I sistemi delle classi d’età. Il contributo teorico di Bernardo Bernardi e la loro riscoperta contemporanea in chiave identitaria e patrimoniale

Abstract

This chapter considers Bernardi’s contribution to two different processes of traditional institutions revival in East Africa. He was the main ethnographer of the Mugwe, a traditional dignitary of the Meru of Kenya, that ceased to exist soon after his field work. He used the attribution ‘failing prophet’ in the title of the first edition of his book, changed into ‘blessing prophet’ in the following edition, having in the meanwhile registered a growing symbolic consideration for the institution. The history of the gadaa generational class system of the Oromo is intertwined with the Oromo liberation struggle. The institution never disappeared entirely, having remained operative among the Oromo-Borana in the southern periphery of Ethiopia. In Asmaron Legesse’s ethnography it was presented as capable of providing a centre of democratic government.

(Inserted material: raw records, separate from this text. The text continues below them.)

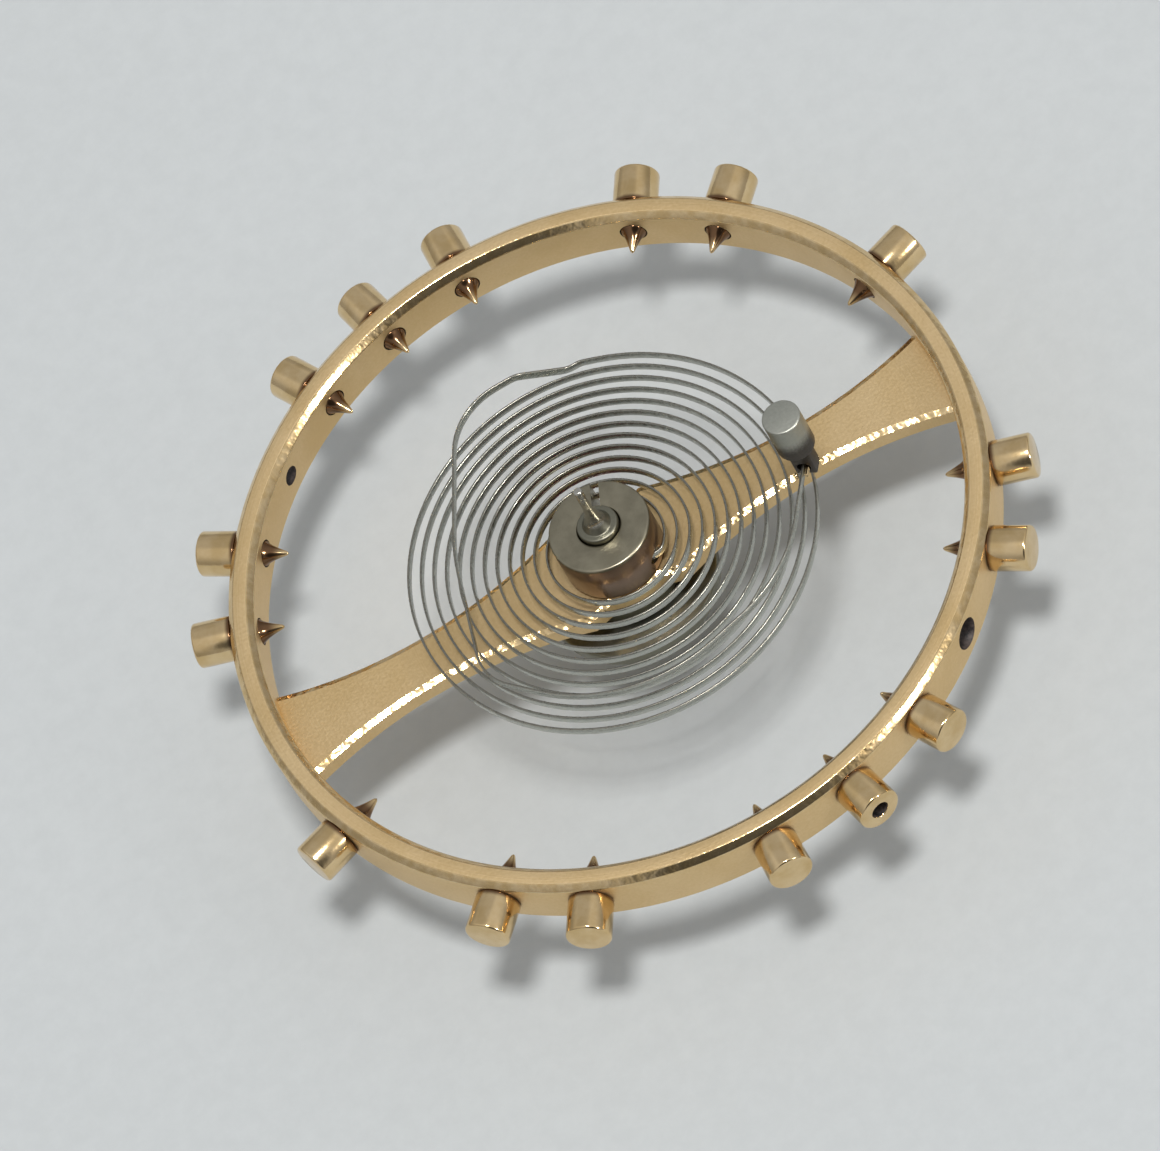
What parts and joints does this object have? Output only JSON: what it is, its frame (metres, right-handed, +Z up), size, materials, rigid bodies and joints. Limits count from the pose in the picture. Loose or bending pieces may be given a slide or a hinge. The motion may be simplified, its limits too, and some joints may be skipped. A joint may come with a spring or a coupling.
{
  "type": "watch balance wheel",
  "caption": "Screwed watch balance wheel with two-sided arm, radial timing screws, staff, double roller, collet and overcoil hairspring ending in a stud.",
  "frame": {"origin": "the end of the staff's lower pivot, on the staff's axis", "axes": "+Z up the staff from the roller side to the hairspring side, +X along the arm that is nearer the stud"},
  "size_m": [0.0106, 0.011, 0.0036],
  "materials": {
    "gilt_wheel": "fine matte gold-coloured faces with polished bevels",
    "screw_gold": "polished gold-coloured turned screw",
    "staff_steel": "polished hardened steel",
    "roller_metal": "polished grey steel",
    "ruby": "polished synthetic ruby",
    "collet_steel": "satin turned steel",
    "pin_brass": "plain drawn brass",
    "spring_steel": "bright grey spring alloy",
    "stud_steel": "satin grey steel"
  },
  "bodies": {
    "stud_and_spring": {"stud": "stud_steel", "stud_pin": "pin_brass", "hairspring": "spring_steel"},
    "collet": {"collet": "collet_steel", "collet_pin": "pin_brass"},
    "wheel": {"balance_wheel": "gilt_wheel", "balance_staff": "staff_steel", "roller_table": "roller_metal", "safety_roller": "roller_metal", "impulse_jewel": "ruby"},
    "timing_screw_01": {"timing_screw_01": "screw_gold"},
    "timing_screw_02": {"timing_screw_02": "screw_gold"},
    "timing_screw_03": {"timing_screw_03": "screw_gold"},
    "timing_screw_04": {"timing_screw_04": "screw_gold"},
    "timing_screw_05": {"timing_screw_05": "screw_gold"},
    "timing_screw_06": {"timing_screw_06": "screw_gold"},
    "timing_screw_07": {"timing_screw_07": "screw_gold"},
    "timing_screw_08": {"timing_screw_08": "screw_gold"},
    "timing_screw_09": {"timing_screw_09": "screw_gold"},
    "timing_screw_10": {"timing_screw_10": "screw_gold"},
    "timing_screw_11": {"timing_screw_11": "screw_gold"},
    "timing_screw_12": {"timing_screw_12": "screw_gold"},
    "timing_screw_13": {"timing_screw_13": "screw_gold"},
    "timing_screw_14": {"timing_screw_14": "screw_gold"},
    "timing_screw_15": {"timing_screw_15": "screw_gold"},
    "timing_screw_16": {"timing_screw_16": "screw_gold"}
  },
  "joints": [
    {"name": "balance_swing", "type": "hinge", "parent": "stud_and_spring", "child": "collet", "pos_m": [0, 0, 0.00195], "axis": [0, 0, 1], "range_deg": [-270, 270], "stiffness_Nm_per_rad": 0.0000005, "deforming": ["hairspring"]},
    {"name": "beat_setting", "type": "hinge", "parent": "collet", "child": "wheel", "pos_m": [0, 0, 0.00195], "axis": [0, 0, 1], "continuous": true},
    {"name": "timing_screw_01_adjust", "type": "slide", "parent": "wheel", "child": "timing_screw_01", "axis": [0.9397, 0.342, 0], "range_m": [0, 0.0002]},
    {"name": "timing_screw_02_adjust", "type": "slide", "parent": "wheel", "child": "timing_screw_02", "axis": [0.6691, 0.7431, 0], "range_m": [0, 0.0002]},
    {"name": "timing_screw_03_adjust", "type": "slide", "parent": "wheel", "child": "timing_screw_03", "axis": [0.4695, 0.8829, 0], "range_m": [0, 0.0002]},
    {"name": "timing_screw_04_adjust", "type": "slide", "parent": "wheel", "child": "timing_screw_04", "axis": [0, 1, 0], "range_m": [0, 0.0002]},
    {"name": "timing_screw_05_adjust", "type": "slide", "parent": "wheel", "child": "timing_screw_05", "axis": [-0.2419, 0.9703, 0], "range_m": [0, 0.0002]},
    {"name": "timing_screw_06_adjust", "type": "slide", "parent": "wheel", "child": "timing_screw_06", "axis": [-0.4695, 0.8829, 0], "range_m": [0, 0.0002]},
    {"name": "timing_screw_07_adjust", "type": "slide", "parent": "wheel", "child": "timing_screw_07", "axis": [-0.829, 0.5592, 0], "range_m": [0, 0.0002]},
    {"name": "timing_screw_08_adjust", "type": "slide", "parent": "wheel", "child": "timing_screw_08", "axis": [-0.9397, 0.342, 0], "range_m": [0, 0.0002]},
    {"name": "timing_screw_09_adjust", "type": "slide", "parent": "wheel", "child": "timing_screw_09", "axis": [-0.9397, -0.342, 0], "range_m": [0, 0.0002]},
    {"name": "timing_screw_10_adjust", "type": "slide", "parent": "wheel", "child": "timing_screw_10", "axis": [-0.6691, -0.7431, 0], "range_m": [0, 0.0002]},
    {"name": "timing_screw_11_adjust", "type": "slide", "parent": "wheel", "child": "timing_screw_11", "axis": [-0.4695, -0.8829, 0], "range_m": [0, 0.0002]},
    {"name": "timing_screw_12_adjust", "type": "slide", "parent": "wheel", "child": "timing_screw_12", "axis": [0, -1, 0], "range_m": [0, 0.0002]},
    {"name": "timing_screw_13_adjust", "type": "slide", "parent": "wheel", "child": "timing_screw_13", "axis": [0.2419, -0.9703, 0], "range_m": [0, 0.0002]},
    {"name": "timing_screw_14_adjust", "type": "slide", "parent": "wheel", "child": "timing_screw_14", "axis": [0.4695, -0.8829, 0], "range_m": [0, 0.0002]},
    {"name": "timing_screw_15_adjust", "type": "slide", "parent": "wheel", "child": "timing_screw_15", "axis": [0.829, -0.5592, 0], "range_m": [0, 0.0002]},
    {"name": "timing_screw_16_adjust", "type": "slide", "parent": "wheel", "child": "timing_screw_16", "axis": [0.9397, -0.342, 0], "range_m": [0, 0.0002]}
  ]
}
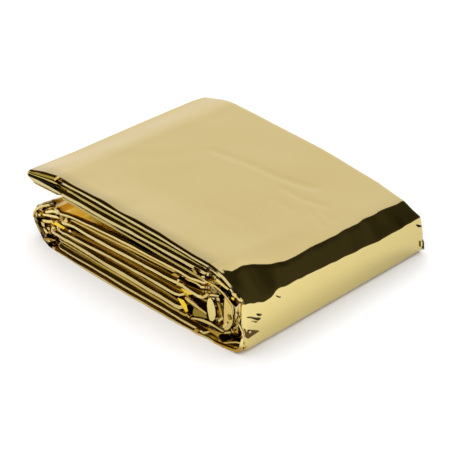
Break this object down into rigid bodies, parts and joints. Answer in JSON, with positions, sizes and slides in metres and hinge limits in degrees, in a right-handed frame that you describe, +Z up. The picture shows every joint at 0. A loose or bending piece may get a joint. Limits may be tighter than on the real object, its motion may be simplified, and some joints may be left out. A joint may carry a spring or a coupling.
{
  "type": "emergency foil blanket folded to a packet",
  "caption": "Thin gold metallised film blanket folded and rolled flat into a hand-sized packet, with one open flap on top.",
  "frame": {"origin": "centre of the packet's bounding box at the surface that it lies on", "axes": "+Z up through the folded layers, +X along the packet towards the wrapped right end and away from the open flap, +Y across the strip from the looser front edge to the flatter back edge"},
  "size_m": [0.1246, 0.1034, 0.0307],
  "materials": {
    "gold_film": "bright gold metallised polyester film, lightly crumpled"
  },
  "bodies": {
    "root": {"foil_blanket": "gold_film"}
  },
  "joints": []
}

It became a symbol of political autonomy among the Oromo in diaspora and among the fighters, and a national Oromo symbol after the introduction of ethnic federalism in the country. It is now in full revival and enlisted among the Unesco intangible cultural heritage. Starting from his doctoral thesis in 1950, Bernardi was the first anthropologist to systematically theorize about the political significance of age class systems in East Africa.